(WORK REQUIRED): Copy down all of the data underneath, exactly as shown.

------------------------------------------------------------------------

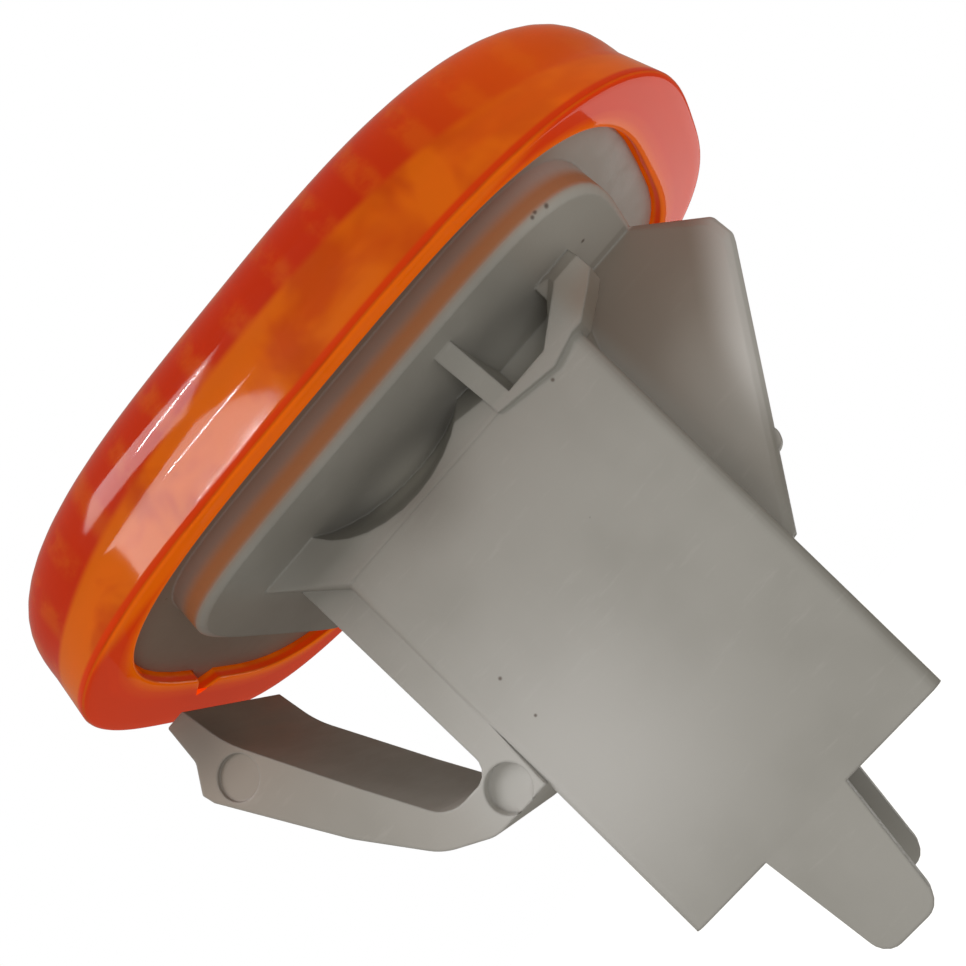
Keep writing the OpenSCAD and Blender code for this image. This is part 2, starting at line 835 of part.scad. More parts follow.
// Two supports inside the glass, and the two wire ends folded back over the flat base
module lead_wires() {
    support_x = filament_length / 2 + filament_wire_r + wire_d / 2;
    fold_y = (wedge_thick + wire_d) / 2;
    color([0.62, 0.6, 0.56])
    lay_bulb()
        for (side = [-1, 1]) {
            translate([side * support_x, 0, inside_start])
                cylinder(h = filament_start + filament_r - inside_start, r = wire_d / 2, $fn = round_fn);
            translate([side * wire_place, side * fold_y, -wire_d])
                cylinder(h = wire_fold + wire_d, r = wire_d / 2, $fn = round_fn);
            translate([side * wire_place, side * fold_y, -wire_d / 2])
                rotate([side * 90, 0, 0])
                    cylinder(h = fold_y, r = wire_d / 2, $fn = round_fn);
        }
}

// The holder, the contacts and the seal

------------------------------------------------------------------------

(RESULT OF THIS TASK):
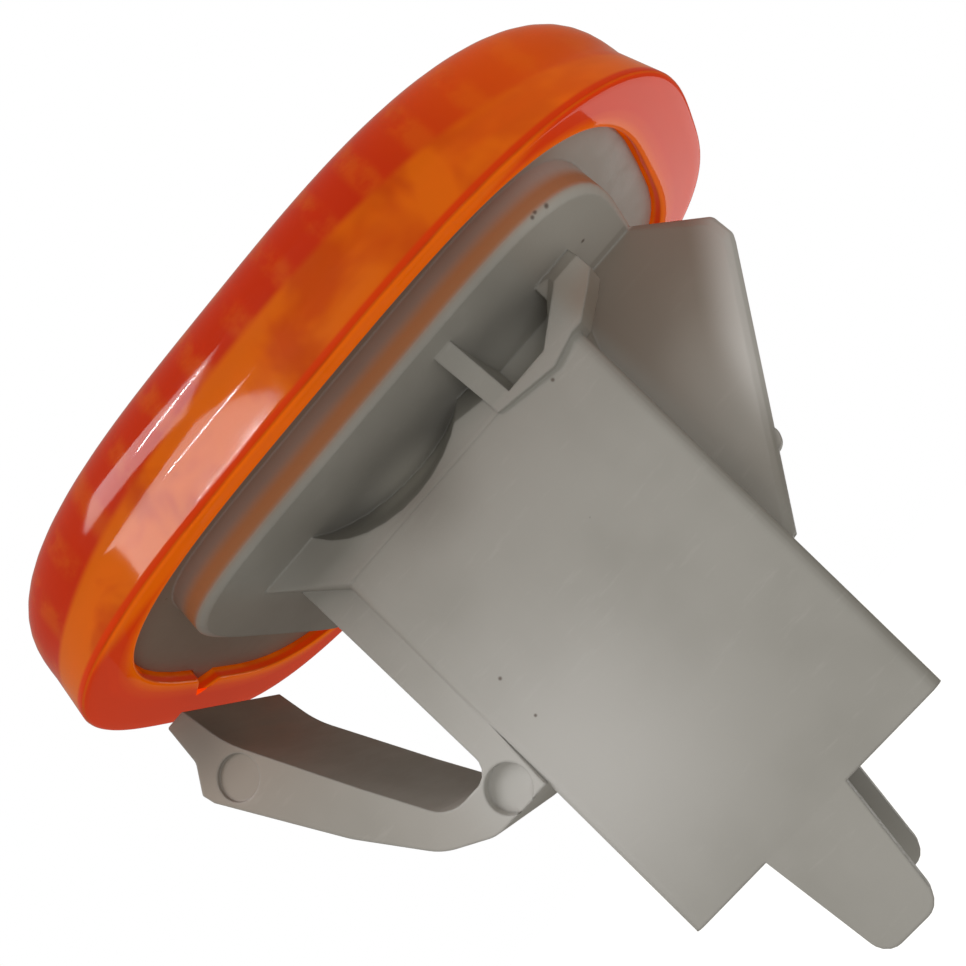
Keep writing the OpenSCAD and Blender code for this image. This is part 2, starting at line 835 of part.scad. More parts follow.
// Two supports inside the glass, and the two wire ends folded back over the flat base
module lead_wires() {
    support_x = filament_length / 2 + filament_wire_r + wire_d / 2;
    fold_y = (wedge_thick + wire_d) / 2;
    color([0.62, 0.6, 0.56])
    lay_bulb()
        for (side = [-1, 1]) {
            translate([side * support_x, 0, inside_start])
                cylinder(h = filament_start + filament_r - inside_start, r = wire_d / 2, $fn = round_fn);
            translate([side * wire_place, side * fold_y, -wire_d])
                cylinder(h = wire_fold + wire_d, r = wire_d / 2, $fn = round_fn);
            translate([side * wire_place, side * fold_y, -wire_d / 2])
                rotate([side * 90, 0, 0])
                    cylinder(h = fold_y, r = wire_d / 2, $fn = round_fn);
        }
}

// The holder, the contacts and the seal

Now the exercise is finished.